With an engineering company, the focus for a buyer is making sure that you understand what you are buying and have someone who works for you that understands both the firm's needs and the technology that will meet them.
2. Sales driven
This is the most polar opposite to an engineering-driven company in that what is built may have little solid connection to what is being sold. While engineering companies are technology centric, sales-driven companies are focused on revenues and commissions.
Engineering is subordinating to sales and may be nearly entirely decoupled with decisions in both groups, which you'd think would be coupled not even connected. This can lead to rather fanciful claims that sales believes but engineering can't support and the firm having an inability to reconcile the difference. This puts a lot of stress on contract administration on both sides as the firm struggles to match what was promised, and what is often in the contract, with what is delivered.
On the positive side, sales can, and often does, direct engineering, which can result in offerings that are more customer-centric. Because these firms are focused on revenue and commissions they tend to attract the most powerful and successful salespeople in the business, and these people don't get where they are if they don't know how to take care of customers, at least in this space (enterprise tech really isn't a sell and run business, at least not sustainably though if this problem does exist it is more likely to exist in a sales driven company). This is why, in a sales driven company, you are likely to see claims that look crazy and well out of line with reality.

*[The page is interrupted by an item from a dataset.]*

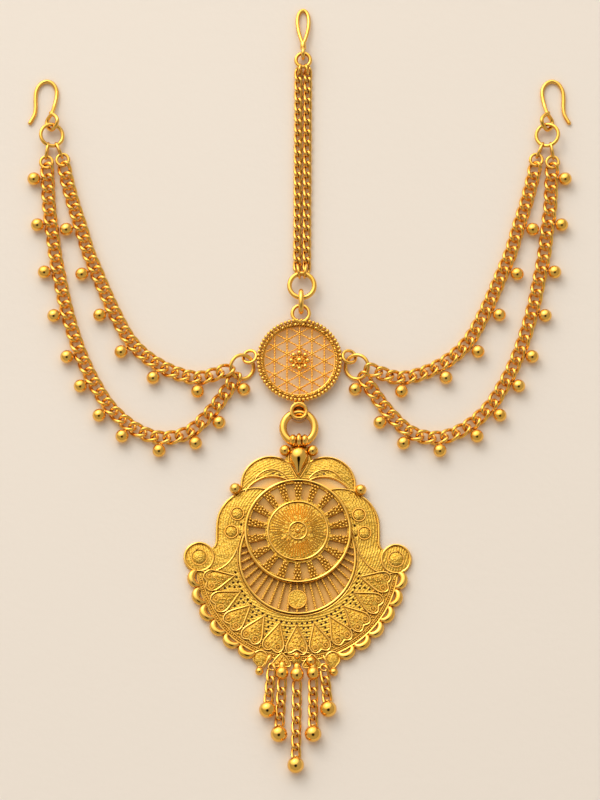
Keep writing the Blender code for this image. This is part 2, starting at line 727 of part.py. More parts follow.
def crescent_reach(angle, inset):
    """Distance from the sunburst's centre to the crescent ring's inner side at this angle."""
    offset = SUN_RISE - CRESCENT_RISE
    radius = CRESCENT_RADIUS - inset
    return offset * math.cos(angle) + math.sqrt(radius**2 - (offset * math.sin(angle)) ** 2)


def rib_gaps():
    """Slots between the ribs, from the sunburst disc out to the crescent ring."""
    centre = (0, SUN_RISE)
    start = SUN_RADIUS + GAP
    gaps = []
    for k in range(-RIBS_EACH_SIDE - 1, RIBS_EACH_SIDE + 1):
        first = k * RIB_PITCH
        last = first + RIB_PITCH
        ends = []
        for angle, side in ((first, 1), (last, -1)):
            reach = crescent_reach(angle, EDGE_WIRE)
            if reach < start + RIB_WIDTH:
                break
            for radius in (start, reach):
                ends.append(polar(centre, radius, angle + side * RIB_WIDTH / 2 / radius))
        if len(ends) == 4:
            gaps.append(prism([ends[0], ends[1], ends[3], ends[2]], -PLATE, 3 * PLATE))
    return gaps


def top_windows():
    """Crescent windows between the sunburst disc and the lobes."""
    gaps = []
    for sign in (-1, 1):
        low = arc((0, SUN_RISE), SUN_RADIUS + GAP, 76, 55, 4)
        high = arc(WINDOW_CENTRE, WINDOW_RADIUS, 35, 112, 8)
        gaps.append(prism([(sign * x, y) for x, y in low + high], -PLATE, 3 * PLATE))
    return gaps


def sun_disc():
    """The raised disc with its outer ring, field and boss."""
    low = 0.75 * SUN_HEIGHT
    profile = [
        (0.0, WELD), (SUN_RADIUS, WELD), (SUN_RADIUS, SUN_HEIGHT), (SUN_GAP_OUTER + WELD, low),
        (SUN_FIELD_RADIUS + WELD, low), (SUN_FIELD_RADIUS, SUN_HEIGHT),
        (SUN_BOSS_RADIUS, low), (0.0, SUN_HEIGHT + WELD),
    ]
    return turned(profile, 32, (0, SUN_RISE, 0))


def petal(angle):
    """A raised heart-ended petal of the fan."""
    half = PETAL_PITCH * 0.42
    middle = (PETAL_TIP + PETAL_END) / 2
    shoulder = PETAL_END - PETAL_SHOULDER
    corners = [
        (PETAL_TIP, 0.0), (middle, 0.8), (shoulder, 1.0), (PETAL_END, 0.55),
        (PETAL_END - PETAL_NOTCH, 0.0), (PETAL_END, -0.55), (shoulder, -1.0), (middle, -0.8),
    ]
    outline = [polar((0, 0), radius, angle + share * half) for radius, share in corners]
    return prism(outline, WELD, PLATE + RELIEF)


def scallop(angle):
    """A C-shaped puffed scallop that stands out from the fan's edge."""
    centre = polar((0, 0), SCALLOP_REACH, angle)
    height = 0.6 * SCALLOP_WIRE
    path = []
    for k in range(5):
        turn = math.radians(-104 + 52 * k) + angle
        x, y = polar(centre, SCALLOP_RADIUS, turn)
        path.append(Vector((x, y, height)))
    return wire_mesh(path, SCALLOP_WIRE / 2, steps=0)


def edge_wires():
    """Raised wires as three bodies: round the lobes, along the shoulders, and under the crescent."""
    inset = EDGE_WIRE / 2
    height = PLATE + EDGE_WIRE / 6
    lobes = []
    shoulders = []
    for sign in (-1, 1):
        lobe = arc(LOBE_CENTRE, LOBE_RADIUS - inset, 150, 0, 9)
        shoulder = [(x - inset, y - inset / 2) for x, y in fan_places(SHOULDER_SHARES[:-1])]
        for path, wires in ((lobe, lobes), (shoulder, shoulders)):
            points = raised_path([(sign * x, y) for x, y in path], height)
            wires.append(wire_mesh(points, EDGE_WIRE / 2, steps=0))
    offset = SUN_RISE - CRESCENT_RISE
    meeting = (CRESCENT_RADIUS**2 + offset**2 - SUN_RADIUS**2) / (2 * CRESCENT_RADIUS * offset)
    meet = math.degrees(math.acos(meeting))
    crescent = arc((0, CRESCENT_RISE), CRESCENT_RADIUS, 90 - meet, meet - 270, 22)
    rim = wire_mesh(raised_path(crescent, height), EDGE_WIRE / 2, steps=0)
    return [joined(lobes), joined(shoulders), rim]


def raised_disc(place, radius, steps=10):
    """A low disc that swells to its middle."""
    height = PLATE + RELIEF
    profile = [(0.0, WELD), (radius, WELD), (radius, height), (0.0, height + WELD)]
    return turned(profile, steps, (*place, 0.0))


def scroll_head(place):
    """The round end of a shoulder: a raised rim, a sunk ring and an eye."""
    height = PLATE + RELIEF
    radius = SCROLL_RADIUS - WELD
    profile = [
        (0.0, WELD), (radius, WELD), (radius, height), (0.75 * radius, height),
        (0.6 * radius, height - WELD), (0.0, height + WELD),
    ]
    return turned(profile, 14, (*place, 0.0))


def make_pendant():
    plate = prism(plate_outline(), 0.0, PLATE)
    scrolls = [scroll_head(place) for place in mirrored([SCROLL_CENTRE])]
    studs = [raised_disc(place, STUD_RADIUS) for place in mirrored(fan_places(STUD_SHARES))]
    petals = [petal(k * PETAL_PITCH) for k in range(-PETALS_EACH_SIDE, PETALS_EACH_SIDE + 1)]
    body = fused([plate, joined(scrolls + studs + petals), sun_disc()])
    body = fused([body] + edge_wires())
    body = combined(body, joined(sun_gaps() + rib_gaps() + top_windows()), "DIFFERENCE")
    angles = [SCALLOP_START + k * SCALLOP_PITCH for k in range(SCALLOPS_EACH_SIDE)]
    body = fused([body, joined([scallop(sign * angle) for angle in angles for sign in (-1, 1)])])
    rib_disc = raised_disc((0, SUN_RISE - RIB_DISC_DROP), RIB_DISC_RADIUS, 14)
    body = fused([body, rib_disc, crest(), bottom_row()])
    placed("pendant", moved(body, pendant_frame()), gold("pendant", (0.72, 0.47, 0.15), 0.4))


def pendant_frame():
    """Hangs the pendant with its bead round the lowest part of the pendant's ring."""
    y = pendant_ring_centre()[1] - PENDANT_RING_RADIUS + BEAD_LIFT - BEAD_RISE
    return Matrix.Translation((PENDANT_X, y, 0)) @ Matrix.Rotation(PENDANT_LEAN, 4, "Z")


def crest():
    """The bail bead bored for the ring, the balls beside it and the drop below it."""
    side_balls = fan_places(SIDE_BALL_SHARES)
    lobes = [ball((0, BEAD_RISE, PENDANT_RING_HEIGHT), BEAD_RADIUS)]
    for sign in (-1, 1):
        lobes.append(ball((sign * BEAD_SPREAD, BEAD_RISE, PENDANT_RING_HEIGHT), BEAD_SIDE_RADIUS))
    balls = [ball((x, y, SIDE_BALL_RADIUS), SIDE_BALL_RADIUS, rows=4) for x, y in mirrored(side_balls)]
    for x, y in mirrored(fan_places(LOBE_BALL_SHARES)):
        balls.append(ball((x, y, LOBE_BALL_RADIUS), LOBE_BALL_RADIUS, rows=4))
    seat_side = [
        (0.0, BEAD_RISE - 0.6 * BEAD_RADIUS), side_balls[0],
        (LOBE_CENTRE[0] / 2, LOBE_CENTRE[1] + 0.6 * LOBE_RADIUS),
    ]
    seat = prism(mirrored_outline(seat_side), WELD / 2, PLATE - WELD)
    drop_side = [
        (0.0, -DROP_RADIUS), (0.55 * DROP_RADIUS, -0.83 * DROP_RADIUS), (DROP_RADIUS, 0.0),
        (0.8 * DROP_RADIUS, 0.6 * DROP_RADIUS), (0.0, DROP_RISE - DROP_TIP),
    ]
    drop = turned(drop_side, 10)
    lay = Matrix.Translation((0, DROP_RISE, DROP_RADIUS)) @ Matrix.Rotation(math.pi / 2, 4, "X")
    body = fused([seat, joined(balls), moved(drop, lay)] + lobes)
    return combined(body, bead_way(), "DIFFERENCE")


def bead_way():
    """The pendant ring's way through the bead, seen from the pendant's own frame."""
    way = ring(pendant_ring_centre(), PENDANT_RING_RADIUS, PENDANT_RING_WIRE + 2 * GAP, steps=18)
    return moved(way, pendant_frame().inverted())


def mirrored_outline(right):
    """A closed outline from its right side, read from the top down."""
    return right + [(-x, y) for x, y in reversed(right) if x > 0]


def bottom_row():
    """Motifs, caps and spur balls that carry the tassels."""
    motifs = [raised_disc(place, MOTIF_RADIUS) for place in fan_places(MOTIF_SHARES)]
    caps = [ball((*place, radius), radius, rows=4) for place, radius in cap_places()]
    spurs = [ball((*place, SPUR_RADIUS), SPUR_RADIUS, rows=4) for place in fan_places(SPUR_SHARES)]
    return fused([joined(motifs[::2]), joined(motifs[1::2]), joined(caps + spurs)])


def cap_places():
    """Each tassel cap's place and radius."""
    radii = [FAN_RADIUS * share for share in CAP_RADIUS_SHARES]
    return list(zip(fan_places(CAP_SHARES), radii))


def make_tassels():
    rows = zip(cap_places(), TASSEL_LENGTHS, TASSEL_SPLAY_SHARES)
    for number, (((x, y), cap), length, splay) in enumerate(rows, start=1):
        start = pendant_frame() @ Vector((x, y - cap - GAP, TASSEL_RADIUS))
        heading = Vector((splay, -1.0, 0.0)).normalized()
        stop = start + heading * length
        points = [start.lerp(stop, k / 4) for k in range(5)]
        centre = stop + heading * (TASSEL_BALL - WELD)
        centre.z = TASSEL_BALL
        points[-1] = points[-1] + heading * WELD
        body = combined(wire_mesh(points, TASSEL_RADIUS, steps=2), ball(centre, TASSEL_BALL))
        name = "tassel_" + str(number)
        placed(name, body, gold(name))


def main():
    clear_scene()
    outer = chain_route(OUTER_ROUTE_SHARES)
    inner = chain_route(INNER_ROUTE_SHARES)
    make_medallion()
    make_parting()
    make_pendant_ring()
    make_pendant()
    make_tassels()
    for side, sign in (("left", -1), ("right", 1)):
        make_side_ring(side, sign)
        make_side_chain("outer_chain_" + side, sign, outer, OUTER_CHARM_SHARES)
        make_side_chain("inner_chain_" + side, sign, inner, INNER_CHARM_SHARES)
        make_connector("outer_connector_" + side, sign, outer)
        make_connector("inner_connector_" + side, sign, inner)
        make_hook_ring(side, sign)
        make_hook(side, sign)


main()
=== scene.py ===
"""The gold forehead chain as it lies on a pale floor, dressed around its CAD frame.

Every shape is worked out in millimetres, in the frame's own directions, and a finished piece is
scaled to metres. The medallion's middle is the origin, and heights are above the floor. A route or
a place of a side piece is the right one's, and a sign of -1 mirrors it to the left.
"""

import random
from math import acos, atan2, copysign, cos, degrees, hypot, pi, radians, sin, sqrt, tan, tau

import bmesh
import bpy
import numpy as np
from mathutils import Matrix, Vector


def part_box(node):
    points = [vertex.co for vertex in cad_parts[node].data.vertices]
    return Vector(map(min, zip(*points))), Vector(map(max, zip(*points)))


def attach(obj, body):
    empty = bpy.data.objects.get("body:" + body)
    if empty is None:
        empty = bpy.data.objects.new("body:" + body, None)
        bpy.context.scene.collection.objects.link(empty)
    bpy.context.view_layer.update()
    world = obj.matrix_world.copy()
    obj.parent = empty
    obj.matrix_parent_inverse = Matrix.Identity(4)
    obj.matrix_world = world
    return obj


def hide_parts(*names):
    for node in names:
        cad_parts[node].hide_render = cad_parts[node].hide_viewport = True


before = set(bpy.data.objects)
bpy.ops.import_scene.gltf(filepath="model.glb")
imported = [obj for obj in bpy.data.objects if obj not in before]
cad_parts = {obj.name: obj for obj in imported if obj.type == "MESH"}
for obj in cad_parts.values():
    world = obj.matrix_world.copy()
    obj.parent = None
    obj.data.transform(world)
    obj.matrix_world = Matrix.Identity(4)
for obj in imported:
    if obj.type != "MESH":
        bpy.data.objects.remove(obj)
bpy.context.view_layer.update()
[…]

With a sales-driven company you need a strong legal and contract compliance capability to assure you actually get what you thought you bought for the price you agreed to pay.
3. Marketing driven
We just don't see this often in technology. The changes in leadership at Apple exemplify a company that appears to have drifted from marketing-driven to being engineering-driven. Marketing-driven companies, using Apple as the template, start with a concept of what can be sold and that is driven into engineering/design (who may revolt).
An interesting story is that Jobs once asked Apple engineering to create a pretty motherboard and they proved to him that it was impossible even though years later the gaming segment began regularly building pretty motherboards (showcasing that there was a revolt at Apple and that Jobs was actually right).
As we saw with Apple, a marketing-driven company when done right can actually do amazing things with regard to customer satisfaction, revenue and profit, which should have folks chasing this model more aggressively. The reason is that, in this instance, marketing forces a substantial amount of coordination between how a product is created, marketed and sold in a way that doesn't happen with the other models. Now the product may not initially be ideal, but engineering is driven to meet the claims that marketing makes and as we have seen from Apple products, while initial offerings may be a bit off the mark, they will quickly alter course and within three versions be right on target.
You also tend to get fewer products because a marketing-driven company focuses on getting buyers to agree on their view of what a product should be while sales and engineering companies may focus more on covering every contingency. Claims can lead the product's capability during early versions but often focus on very fuzzy, feel good terms, like "magical" and "amazing" that drive excitement but have little to do with anything material. The fact that buyers actually are often amazed and see magic goes to why this approach was so powerful for Apple.
With a marketing driven firm recognizing that products will get vastly better over the first three versions and making sure you have visibility to the vendor decision makers in marketing (part of market studies) can result in products that better match your needs sooner.
The positives and negatives of engineering driven vs. sales driven vs. marketing driven models
Each company has its positives and negatives. For the engineering driven company it is a tendency to build products that no one wants to buy. For the sales driven company it is a tendency to abandon firms that don't buy regularly enough and aggressively creating lock-in, for the marketing driven company it is a lack of granularity that could miss your unique needs.
I find it fascinating that the model that has proven to be the most successful both financially and in terms of customer satisfaction is also the least popular. But that is largely because companies are typically built by engineers in this space who then hire marketing people who, if they are good, often prefer very different industries or agencies. So you just don't get marketing people that can run tech companies and Apple was a fluke though, you have to admit, a particularly successful one.
Personally, I think the best approach would be a blend of these techniques but, given Apple's success, I'd suggest putting more emphasis on connecting marketing and engineering than has typically been the case. Something to noodle on over the weekend.